Having jumped onto that train the moment the first 5800x3D sale hit aus, i can tell you a few reasons why in a cool list format
- The wattages are drastically lower than the regular CPUs while gaming, making them easier to cool
- Minimum FPS values are drastically higher than non-3D CPUs
- 3D has 50% more dimensions than 2D
3D is the gaming winner, while 'workload' tasks want the 2D chips.
AMD found a winning combination with mixed chiplet designs because they can now sell something with the 'best of both' - this approach wouldnt have worked in previous years because intel had to use their market dominance to push Windows to accept and work with mixed CPU designs first with the E-cores.
(As much as current E-core designs annoy me, the concept of mixed cores is an obvious choice for all companies going forward)
The 7000 series X3D chips (and I am saying this as an Intel owner) I wouldnt call them at non gaming struggle either, they will still smoke chips like the 9900k in that area. Likewise the raptor lake and 14th gen Intel chips are still very good gaming chips, just no longer the lion of the pack.
You were clear you meant that intel doesn't 'smoke' the 3D chips outside of gaming, could you clarify what you mean there?
I've seen contradictory comments from some intel fans that think intel has the best single/multi threaded/gaming performance, but they always disagree on which one they think it's actually superior at, and i'd rather get a summary from someone whos opinion i respect more than a social media random.
Even TPUs blender results (which are lower than many other tests like R23) you can see the power difference clearly
It feels like if you look at one benchmark result seperate to the rest you get an impression - but if you look at them together, you get a very different one.
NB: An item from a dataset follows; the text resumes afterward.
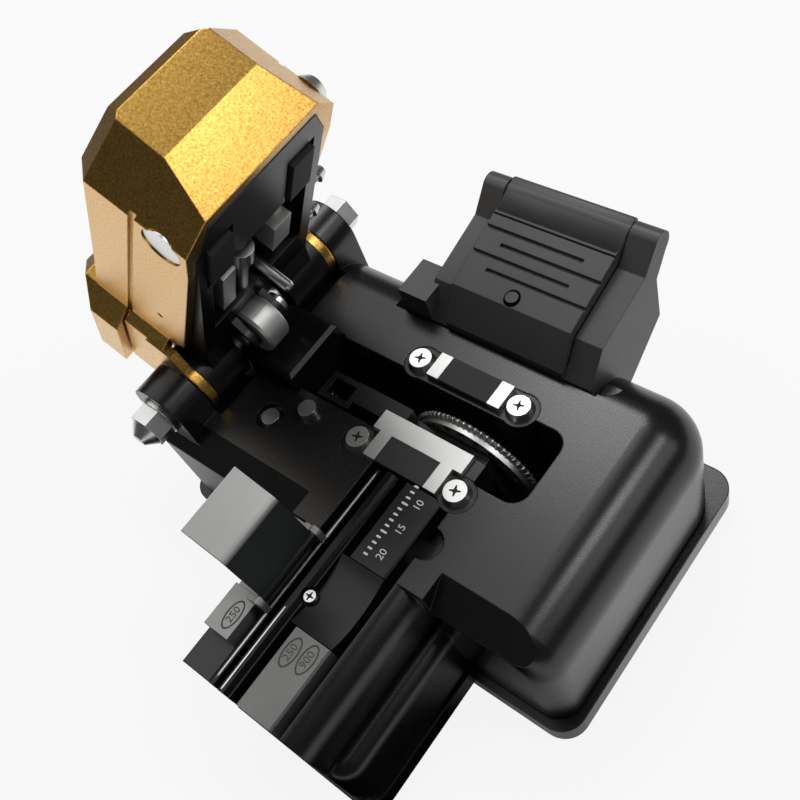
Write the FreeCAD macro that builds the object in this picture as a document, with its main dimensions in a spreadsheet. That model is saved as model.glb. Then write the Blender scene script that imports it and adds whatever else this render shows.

7800x3D slower than a 12700k?
Wow, that 3D chip is poop!
(8 cores 77W vs 12 core 253W)
The fact an 8 core CPU even comes close to a CPU with 50% more cores and 3x the wattage is incredible
I suppose this is why I like the gaming and MT efficiency charts, as it combines the information together?
Yes, in the real world prices are how products get compared to each other and not core counts but that varies so wildly by region that many of those arguments are meaningless outside the USA.